WARNER ROBINS, Ga. — Behind the gates of Robins Air Force Base, you'll find what looks like a real-life combat zone.

Airmen from all over the country come to the base for a two-week training before deploying and handling the real deal.

"We put them through land navigation, small unit tactics, weapons, communication, convoy, patrol and then through hand-to-hand combat," said Staff Sergeant Tyler Grim.

He says they take notes from deployed troops and mimic situations they're dealing with for the training. 

Airmen spend two weeks working in a classroom environment before they put everything to the test during a three-day simulation training in what looks like a realistic war zone.

"A lot of these guys haven't touched their weapons or seen a lot of this training, maybe since basic training, and a lot of them haven't seen it ever in their whole careers," said Grim.

Everything from the loud music to the explosions and realistic bullets helps airmen adapt to different stressors while completing their mission. The airmen even have to sleep in cots on the property and practice guarding their station overnight.

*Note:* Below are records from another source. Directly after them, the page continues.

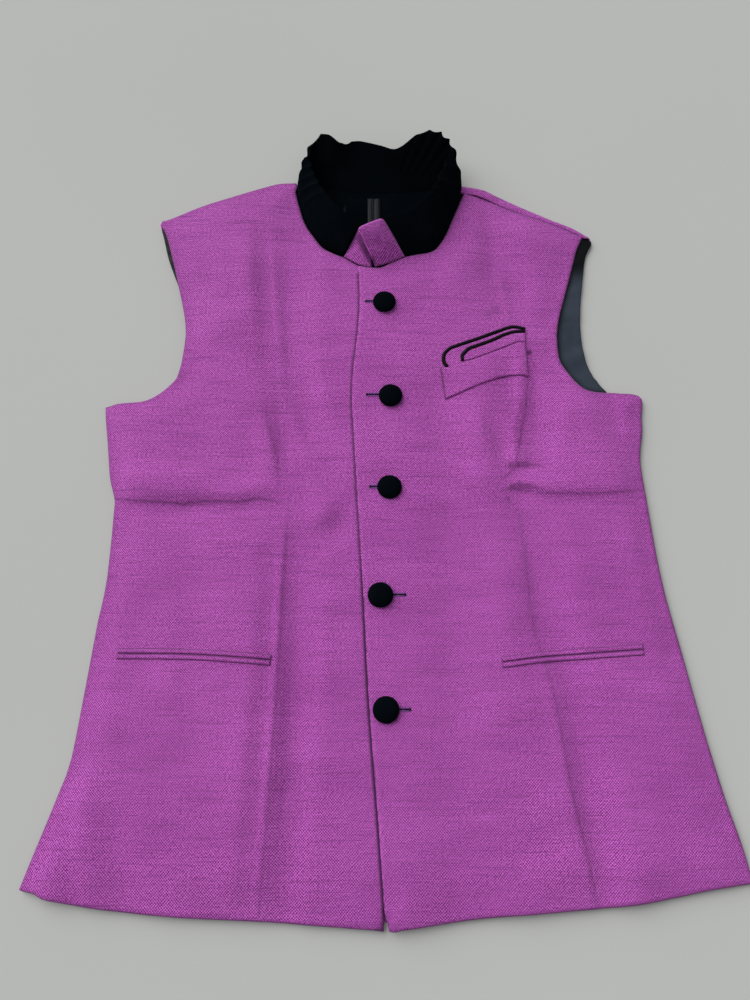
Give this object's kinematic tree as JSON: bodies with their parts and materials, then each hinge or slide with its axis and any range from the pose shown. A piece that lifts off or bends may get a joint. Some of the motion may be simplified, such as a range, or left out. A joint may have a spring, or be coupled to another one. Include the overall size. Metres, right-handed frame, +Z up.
{
  "type": "sleeveless jacket",
  "caption": "Sleeveless stand-collar jacket of magenta cloth with a black velvet collar, covered buttons, a breast welt and hip pockets, buttoned and laid flat.",
  "frame": {"origin": "middle of the jacket's box, on the surface that its back lies on", "axes": "+X to the wearer's left, +Y from the hem towards the collar, +Z up from the surface"},
  "size_m": [0.61, 0.7726, 0.0421],
  "materials": {
    "magenta_cloth": "slubbed matt weave with a faint sheen",
    "black_velvet": "short velvet pile",
    "grey_satin": "smooth satin",
    "black_piping": "corded satin"
  },
  "bodies": {
    "root": {"back": "magenta_cloth", "back_shoulder_left": "magenta_cloth", "front_right": "magenta_cloth", "front_left": "magenta_cloth", "collar_end_left": "magenta_cloth", "collar_end_right": "magenta_cloth", "breast_welt": "magenta_cloth", "square_back": "magenta_cloth", "square_front": "magenta_cloth", "hip_pocket_left_upper": "magenta_cloth", "hip_pocket_left_lower": "magenta_cloth", "hip_pocket_right_upper": "magenta_cloth", "hip_pocket_right_lower": "magenta_cloth", "collar": "black_velvet", "back_neck_facing": "black_velvet", "button_1": "black_velvet", "button_2": "black_velvet", "button_3": "black_velvet", "button_4": "black_velvet", "button_5": "black_velvet", "back_lining": "grey_satin", "neck_loop": "grey_satin", "square_back_piping": "black_piping", "square_front_piping": "black_piping"}
  },
  "joints": []
}
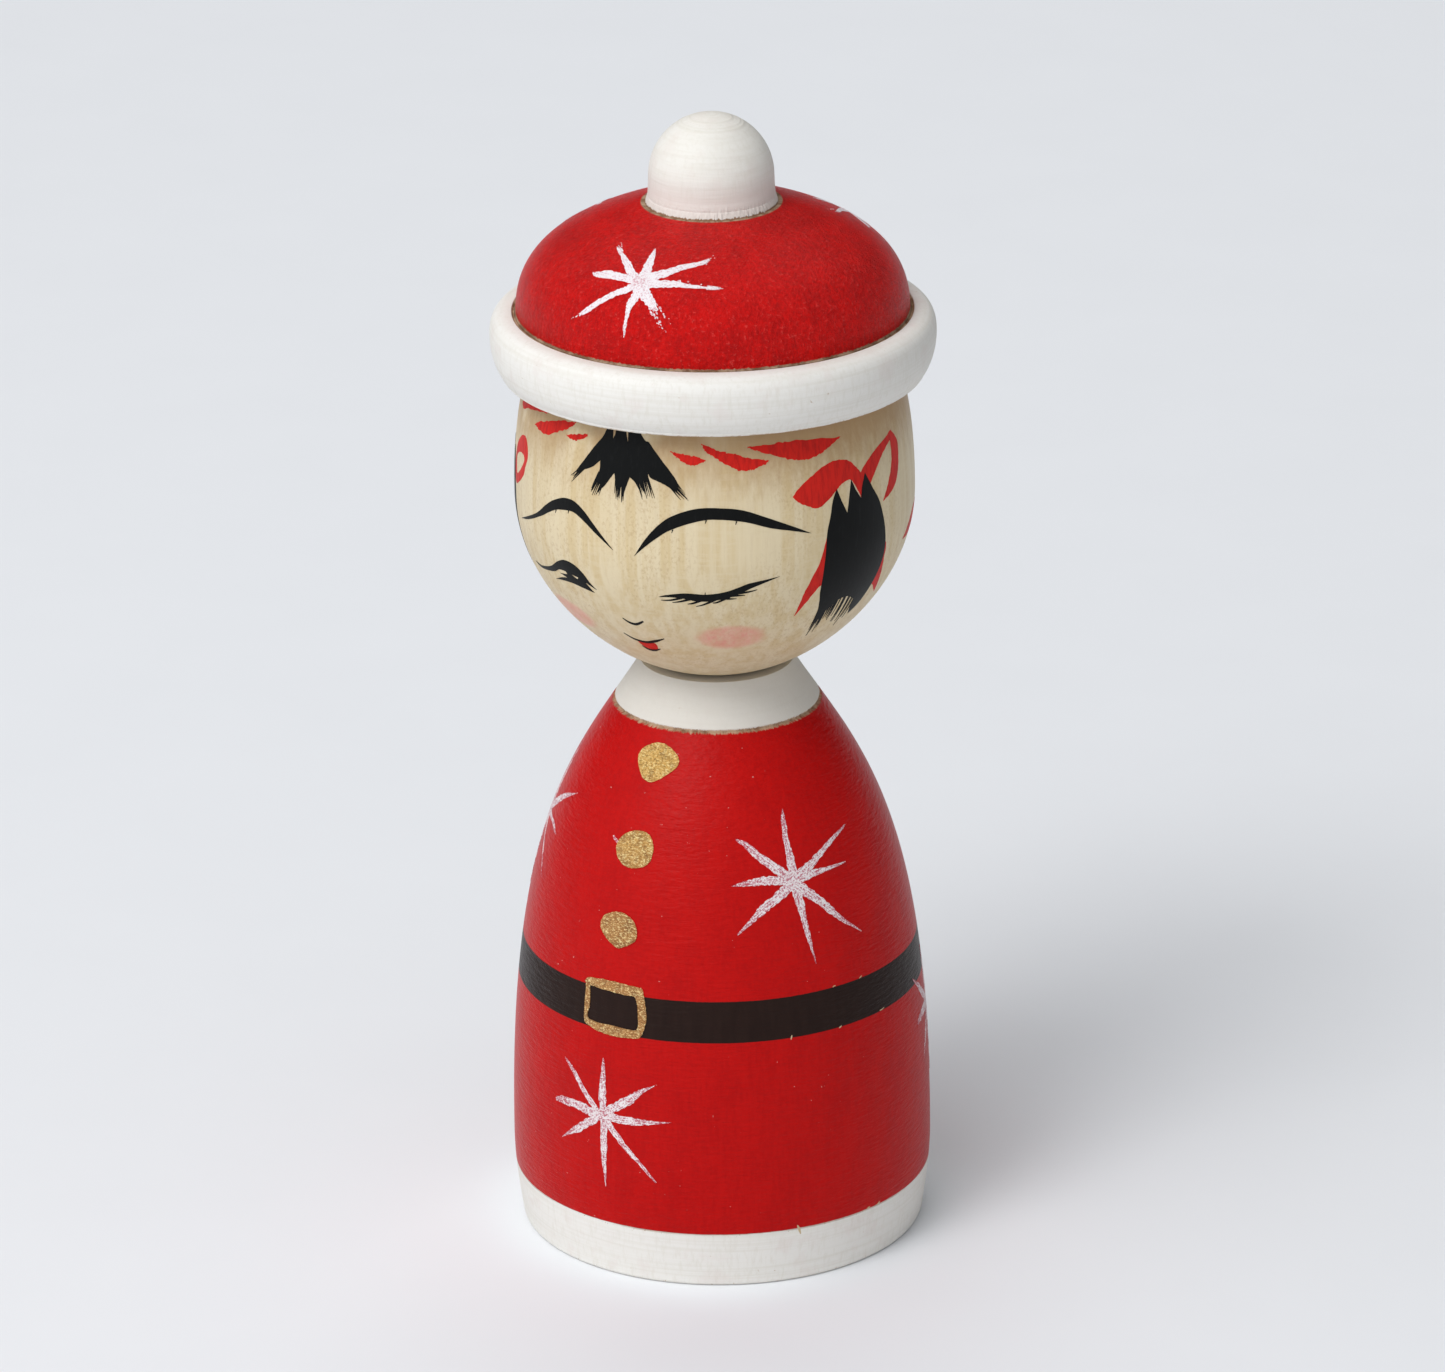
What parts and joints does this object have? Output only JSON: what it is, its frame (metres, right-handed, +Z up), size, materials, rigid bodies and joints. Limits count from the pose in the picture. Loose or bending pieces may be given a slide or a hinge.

"If they don't cut it in here and they're not good to go, then we're not going to allow them to deploy, because their safety is in our hands," said Grim.

Robins is only one of two bases in the entire country to put on this training. Grim says it is a big production and a lot of work to make sure the airmen are ready.

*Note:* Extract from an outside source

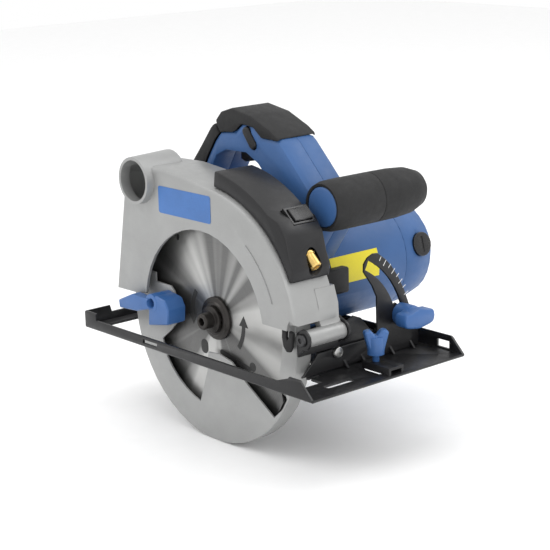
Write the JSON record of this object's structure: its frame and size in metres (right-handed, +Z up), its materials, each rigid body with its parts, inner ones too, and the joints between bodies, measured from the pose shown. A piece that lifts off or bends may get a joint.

Technical Sergeant Erika White helps recruit people from around the base to dress up for the exercise and act as either opposing forces or locals the airmen need to work with. She says anyone on base can volunteer and she hopes they get just as much out of it as the airmen.

"They realize what we do is real," she said. "When they're downtown and see a service member and say 'thank you for what you do, thank you for your service' and we say, 'thank you for your support' they can really see what that support is and what we need from them."

The 5th Combat Communications group also puts on Spartan training and self-defense classes for base employees and their dependents.